Further, the proposed law assures the public that investor money will be kept “separate and apart from all public moneys or funds of this State.” This is, after all, the “Secure Choice Savings Program,” so you know your money’s safe! It’s right in the title! But nothing stops the fund managers from investing the money in state, county, or municipal bonds, to fill the perpetual budget deficits run by politicians, (just as our Social Security trust fund is “invested” in Treasury debt, that then gets spent on the general budget), or in “loans” to the insolvent public sector pension fund (good luck seeing that money again!).  In other words, these private retirement funds are at risk of becoming — or perhaps better put, “are likely to become” — the State’s piggy bank, which politicians could raid practically at will to buy more votes and influence for themselves, while kicking back even more money to their donors!  And since politicians would be appointing the board members who hire the fund managers, the fund managers who would not play ball would find themselves replaced by those who would.

This is obviously a scam.  Never let anyone manage your money whose first loyalty is to someone else.

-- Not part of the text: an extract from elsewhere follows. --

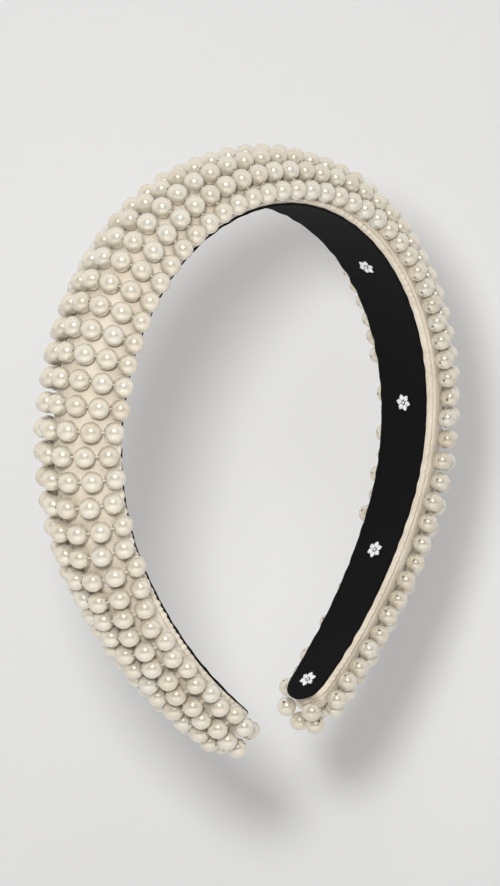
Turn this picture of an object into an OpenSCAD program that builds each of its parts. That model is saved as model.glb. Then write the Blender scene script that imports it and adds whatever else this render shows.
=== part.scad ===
// Padded headband covered in strung pearls.
// X runs from ear to ear, the front faces -Y and +Z is up. The origin is the middle of the
// lining's inner face at the top of the head. The hoop is three arcs on each side, and "s" is
// the distance along the lining from the top, positive on the right and negative on the left.
// "h" is the height above the lining's inner face.

/* [Hoop] */
// Radius of the crown arc, to the lining's inner face
crown_r = 65; // [62:1:70]
// Turn of the crown arc on each side, in degrees
crown_deg = 87; // [84:1:88]
// Radius of the side arc
side_r = 73; // [70:1:80]
// Turn of the side arc, in degrees
side_deg = 31; // [28:1:32]
// Radius of the tip arc
tip_r = 148; // [140:1:160]
// Turn of the tip arc, in degrees
tip_deg = 26.5; // [24:0.5:27]
// Turn from the top to the place where an arm flexes, in degrees
flex_deg = 46; // [42:1:48]
// Gap between the crown and an arm where the band flexes
flex_gap = 0.3; // [0.2:0.1:0.5]

/* [Lining and core] */
// Width of the lining at the top
band_w_top = 22; // [20:0.5:24]
// Width of the lining halfway down an arm
band_w_mid = 18; // [16:0.5:19]
// Width of the lining at the tip
band_w_tip = 13.2; // [12:0.2:14]
// Thickness of the woven lining
lining_t = 0.8; // [0.5:0.1:0.8]
// Thickness of the springy core band
core_t = 1.6; // [1.2:0.1:1.6]
// How far the core's edge sits inside the lining's edge
core_inset = 1.4; // [1.2:0.1:2]
// Distance between the flowers stitched on the lining
flower_pitch = 48; // [40:1:50]

/* [Pad and cover] */
// Thickness of the satin cover
cover_t = 0.4; // [0.3:0.1:0.4]
// Height of the pearl centres at the top of the head
rise_top = 14.8; // [14:0.2:15.4]
// Extra height of the pearl centres down the sides
rise_side = 1.2; // [0:0.2:1.6]
// Drop of the pearl centres towards a tip
rise_tip = 3.3; // [2:0.1:3.6]

/* [Pearls] */
// Diameter of a pearl
pearl_d = 6; // [5.6:0.1:6]
// Distance from pearl to pearl on a thread of seven pearls
pearl_pitch = 6.15; // [6.1:0.05:6.3]
// The same on the threads of six and five pearls
pearl_pitch_low = 6.5; // [6.15:0.05:6.6]
// Distance along the lining from thread to thread on the upper half
rib_pitch = 5.8; // [5.8:0.1:6.2]
// The same on the lower half
rib_pitch_low = 6.2; // [6:0.1:6.4]
// Turn of every other thread's pearls round the pad on the lower half, in degrees
stagger_deg = 3.5; // [0:0.5:3.5]
// Diameter of the hole through a pearl
hole_d = 1.2; // [1:0.1:1.4]
// Diameter of the beading thread
thread_d = 0.5; // [0.4:0.1:0.6]

/* [Hidden] */

// The three arcs: lengths along the lining, and centres as [x, z]
function arc_length(r, deg) = r * deg * PI / 180;
function spoke(deg) = [sin(deg), cos(deg)];
s_crown = arc_length(crown_r, crown_deg);
s_side = s_crown + arc_length(side_r, side_deg);
s_tip = s_side + arc_length(tip_r, tip_deg);
s_flex = arc_length(crown_r, flex_deg);
gap_deg = (flex_gap / 2) / crown_r * 180 / PI;
deg_side = crown_deg + side_deg;
deg_tip = deg_side + tip_deg;
crown_c = [0, -crown_r];
side_c = crown_c + (crown_r - side_r) * spoke(crown_deg);
tip_c = side_c + (side_r - tip_r) * spoke(deg_side);

// Heights of the layers above the lining's inner face, with a glue line between them
glue = 0.1;
hem_h = lining_t + glue;
core_h = hem_h + cover_t + glue;
foam_h = core_h + core_t + glue;
wall_h = foam_h - 1.2;
pearl_r = pearl_d / 2;
pearl_seat = 0.15;
cover_ease = 0.15;

// Where the parts of an arm end
s_ring = s_tip + 0.8;
s_cover_end = s_tip - 2.6;
s_fold = s_cover_end - 1;
s_core_end = s_fold - 0.8;
s_foam_end = s_fold - 5.4;
s_dome = s_fold - 4.4;
dome_len = 10;

// Pearls round a tip, with none on the side that faces the head
ring_n = 4;
ring_step_deg = 72;
ring_r = 5.5;
ring_h = 6;

// Threads of pearls lie across the band. On each side the upper ones carry seven pearls, the
// next ones six and the last ones five.
upper_ribs = 19;
lower_ribs = 15;
seven_ribs = 16;
six_ribs = 8;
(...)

If Governor Murphy is really concerned about retiring New Jerseyans (also known as “Floridians”), his program would direct that their retirement savings be deposited into privately held accounts which could be passively managed, or otherwise invested by the account holder in a method of their own choosing, and kept safely away from greedy politicians and Wall Street scam artists.  But that’s not the goal here.  The goal here is to separate hard-working New Jerseyans from their money, and make very wealthy New Yorkers a little bit richer in the process.

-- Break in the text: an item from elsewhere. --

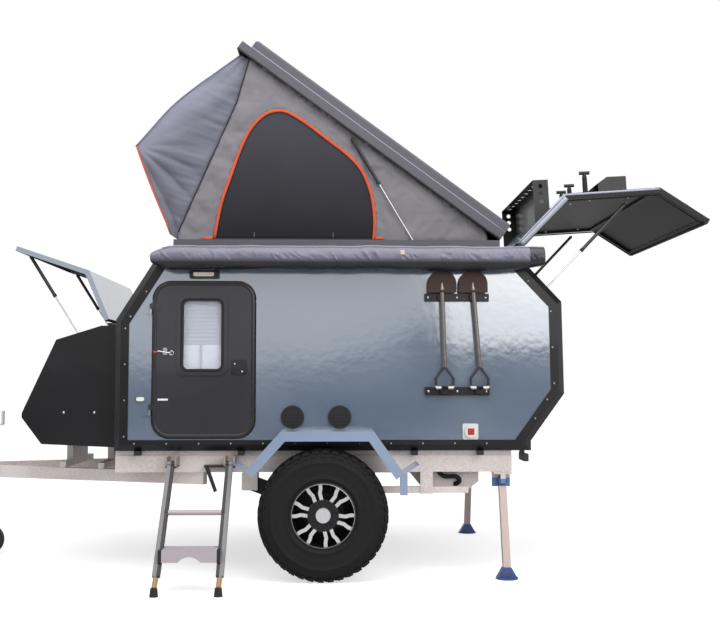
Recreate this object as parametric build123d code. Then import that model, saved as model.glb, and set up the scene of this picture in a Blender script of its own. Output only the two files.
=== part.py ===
"""Off-road teardrop trailer with a roof tent, parked on its wheels, legs and jockey wheel.

Millimetres. +X points to the rear, +Y to the right-hand side, +Z up. The sizes below are
counted from the ground point under the middle of the axle, and every solid is moved at the
end so that the origin lies on the ground below the middle of the whole parked trailer.
"""
import os
from math import atan2, cos, degrees, hypot, radians, sin

from build123d import *

# ---------------------------------------------------------------- driving dimensions
ORIGIN_X = -167.0            # ground point below the middle of the parked trailer
ORIGIN_Y = -172.0
CLEAR = 6.0                  # gap that every moving piece keeps
SHEET = 4.0                  # folded sheet metal

# body: side outline, walked from the lower front corner, over the roof, to the lower rear
BODY_HALF = 830.0            # outer face of a side wall
WALL = 40.0                  # sandwich panel
BEVEL = 40.0                 # slope of the corner trim
TRIM = 5.0                   # wall of the corner trim
TRIM_WIDE = 92.0             # trim seen from the side, bevel and flange together
TRIM_LOW = 70.0              # the same along the floor
BODY_BOTTOM = 780.0
ROOF_Z = 2050.0
FRONT_X = -1330.0
REAR_X = 1545.0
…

One of the most common Wall Street axioms is that to get rich in the stock market, it is best “to be greedy when others are fearful. And to be fearful when others are greedy.” Phil Murphy knows this well.  New Jerseyans should be very fearful.

 

[1] Here’s the difference between active and passive funds: An actively managed fund has some Wall Street trader studying investments all day long and buying and selling them as he sees fit.  This person needs to be paid.  But a passively managed fund basically just mimics an entire index, like the S&P 500, or the NASDAQ, or the Dow Jones, or perhaps entire sectors, like energy, financials, tech, etcetera.  So rather than picking individual stocks, any investor can just buy shares in one fund (these are called “electronically traded funds,” or “ETFs”) that itself contains all of the underlying stocks.  You can invest in the entire S&P buy buying shares of Spider’s S&P 500 fund (SPY), for example, and it already has the 500 S&P stocks in it!  Or you can invest in the entire NASDAQ with the PowerShares popular “QQQ” fund, or buy the entire stock market with the Vanguard Total Stock Market ETF (VTI).  There are many others like these, and investing in them could not be easier.  You just buy shares in those funds the same way you would buy shares in any stock, except instead of buying hundreds of individual stocks, you just buy the shares in a fund which already contains those stocks.

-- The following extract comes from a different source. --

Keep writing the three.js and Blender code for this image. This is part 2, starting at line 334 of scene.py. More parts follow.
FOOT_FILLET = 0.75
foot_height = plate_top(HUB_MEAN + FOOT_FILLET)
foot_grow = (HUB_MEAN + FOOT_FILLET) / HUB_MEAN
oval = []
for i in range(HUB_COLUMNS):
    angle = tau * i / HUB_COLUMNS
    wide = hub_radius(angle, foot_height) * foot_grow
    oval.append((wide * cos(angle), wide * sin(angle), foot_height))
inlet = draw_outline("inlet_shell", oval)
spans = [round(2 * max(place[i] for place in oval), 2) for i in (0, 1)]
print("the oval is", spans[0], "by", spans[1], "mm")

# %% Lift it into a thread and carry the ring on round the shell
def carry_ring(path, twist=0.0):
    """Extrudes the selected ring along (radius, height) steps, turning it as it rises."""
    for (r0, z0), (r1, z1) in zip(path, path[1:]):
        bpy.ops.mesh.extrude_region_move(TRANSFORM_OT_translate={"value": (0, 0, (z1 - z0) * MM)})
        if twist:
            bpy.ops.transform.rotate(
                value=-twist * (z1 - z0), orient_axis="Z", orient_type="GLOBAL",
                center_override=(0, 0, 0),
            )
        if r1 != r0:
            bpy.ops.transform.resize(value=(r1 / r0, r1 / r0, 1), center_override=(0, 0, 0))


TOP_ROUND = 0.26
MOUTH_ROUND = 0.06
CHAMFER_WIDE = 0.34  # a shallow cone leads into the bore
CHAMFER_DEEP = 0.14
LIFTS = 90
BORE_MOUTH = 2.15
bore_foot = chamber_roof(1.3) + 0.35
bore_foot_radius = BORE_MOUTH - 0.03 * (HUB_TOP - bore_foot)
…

[2] These passively managed funds have become popular for three important reasons: 1) They’re extremely diversified, because they cover entire markets with one purchase; 2) They’re extraordinarily inexpensive, because all they do is track a pre-defined list of stocks, so you’re not paying a team of analysts to do research all day long to determine which stocks to buy and sell; and 3) they consistently beat funds actively managed by the Wall Street insiders.